Short task » Copy each line exactly. Leave nothing out.
═══ Stored data ═══
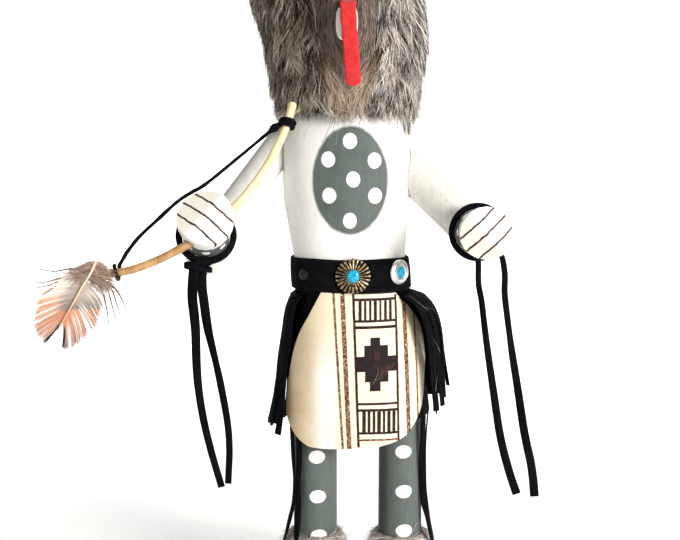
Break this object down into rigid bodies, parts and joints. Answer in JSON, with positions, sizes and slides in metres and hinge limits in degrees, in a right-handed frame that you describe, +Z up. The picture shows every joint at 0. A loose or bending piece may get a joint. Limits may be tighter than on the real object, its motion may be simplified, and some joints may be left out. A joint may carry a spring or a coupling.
{
  "type": "kachina doll",
  "caption": "Carved wooden standing figure with a fur ruff, hide apron, suede fringes and belt, holding a small bow, on a low round base",
  "frame": {"origin": "middle of the underside of the round base", "axes": "+Z up, the figure faces -Y, its own right hand with the bow is on the -X side"},
  "size_m": [0.2209, 0.1474, 0.378],
  "materials": {
    "white_paint": "white painted wood",
    "grey_green_paint": "grey-green painted wood",
    "bare_wood": "plain sanded wood",
    "rust_paint": "rust brown painted wood",
    "black_suede": "black suede",
    "cream_leather": "cream split leather, burned pattern",
    "fur": "long grey-brown fur",
    "pale_fur": "pale grey fur",
    "red_felt": "red felt",
    "pale_reed": "bare pale reed",
    "feather": "barred feather",
    "old_brass": "aged brass",
    "silver": "polished silver colour",
    "turquoise": "polished turquoise",
    "black_metal": "black domed button"
  },
  "bodies": {
    "root": {"base": "bare_wood", "moccasin_right": "rust_paint", "moccasin_left": "rust_paint", "ankle_fur_right": "pale_fur", "ankle_fur_left": "pale_fur", "leg_right": "grey_green_paint", "leg_left": "grey_green_paint", "torso": "white_paint", "upper_arm_right": "white_paint", "upper_arm_left": "white_paint", "forearm_right": "white_paint", "forearm_left": "white_paint", "wrist_lace_right": "black_suede", "wrist_lace_left": "black_suede", "lace_end_right_inner": "black_suede", "lace_end_right_outer": "black_suede", "lace_end_left_inner": "black_suede", "lace_end_left_outer": "black_suede", "suede_skirt": "black_suede", "fringe_right": "black_suede", "fringe_left": "black_suede", "leather_apron": "cream_leather", "belt": "black_suede", "flower_concho": "old_brass", "flower_stone": "turquoise", "round_concho": "silver", "round_stone": "turquoise", "belt_button": "black_metal", "leg_fringe_right": "black_suede", "leg_fringe_left": "black_suede", "fur_ruff": "fur", "mask": "grey_green_paint", "upper_jaw": "white_paint", "lower_jaw": "white_paint", "ear_right": "grey_green_paint", "ear_left": "grey_green_paint", "tongue": "red_felt", "bow_stick": "pale_reed", "bow_string": "black_suede", "feather": "feather"}
  },
  "joints": []
}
═══
Task response »
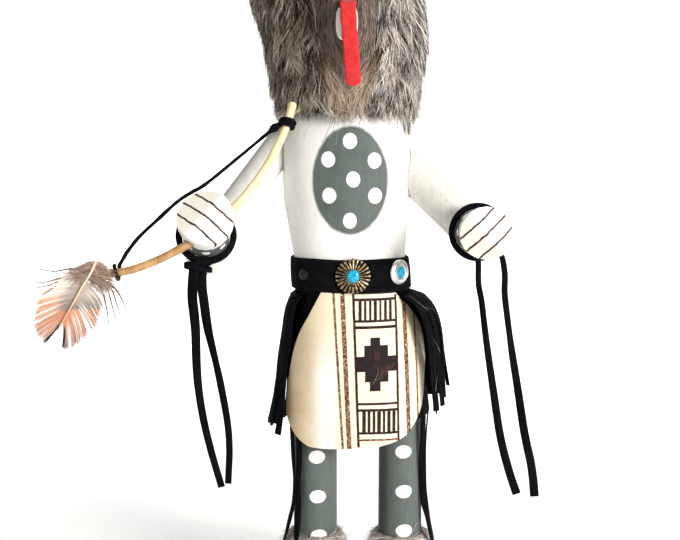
Break this object down into rigid bodies, parts and joints. Answer in JSON, with positions, sizes and slides in metres and hinge limits in degrees, in a right-handed frame that you describe, +Z up. The picture shows every joint at 0. A loose or bending piece may get a joint. Limits may be tighter than on the real object, its motion may be simplified, and some joints may be left out. A joint may carry a spring or a coupling.
{
  "type": "kachina doll",
  "caption": "Carved wooden standing figure with a fur ruff, hide apron, suede fringes and belt, holding a small bow, on a low round base",
  "frame": {"origin": "middle of the underside of the round base", "axes": "+Z up, the figure faces -Y, its own right hand with the bow is on the -X side"},
  "size_m": [0.2209, 0.1474, 0.378],
  "materials": {
    "white_paint": "white painted wood",
    "grey_green_paint": "grey-green painted wood",
    "bare_wood": "plain sanded wood",
    "rust_paint": "rust brown painted wood",
    "black_suede": "black suede",
    "cream_leather": "cream split leather, burned pattern",
    "fur": "long grey-brown fur",
    "pale_fur": "pale grey fur",
    "red_felt": "red felt",
    "pale_reed": "bare pale reed",
    "feather": "barred feather",
    "old_brass": "aged brass",
    "silver": "polished silver colour",
    "turquoise": "polished turquoise",
    "black_metal": "black domed button"
  },
  "bodies": {
    "root": {"base": "bare_wood", "moccasin_right": "rust_paint", "moccasin_left": "rust_paint", "ankle_fur_right": "pale_fur", "ankle_fur_left": "pale_fur", "leg_right": "grey_green_paint", "leg_left": "grey_green_paint", "torso": "white_paint", "upper_arm_right": "white_paint", "upper_arm_left": "white_paint", "forearm_right": "white_paint", "forearm_left": "white_paint", "wrist_lace_right": "black_suede", "wrist_lace_left": "black_suede", "lace_end_right_inner": "black_suede", "lace_end_right_outer": "black_suede", "lace_end_left_inner": "black_suede", "lace_end_left_outer": "black_suede", "suede_skirt": "black_suede", "fringe_right": "black_suede", "fringe_left": "black_suede", "leather_apron": "cream_leather", "belt": "black_suede", "flower_concho": "old_brass", "flower_stone": "turquoise", "round_concho": "silver", "round_stone": "turquoise", "belt_button": "black_metal", "leg_fringe_right": "black_suede", "leg_fringe_left": "black_suede", "fur_ruff": "fur", "mask": "grey_green_paint", "upper_jaw": "white_paint", "lower_jaw": "white_paint", "ear_right": "grey_green_paint", "ear_left": "grey_green_paint", "tongue": "red_felt", "bow_stick": "pale_reed", "bow_string": "black_suede", "feather": "feather"}
  },
  "joints": []
}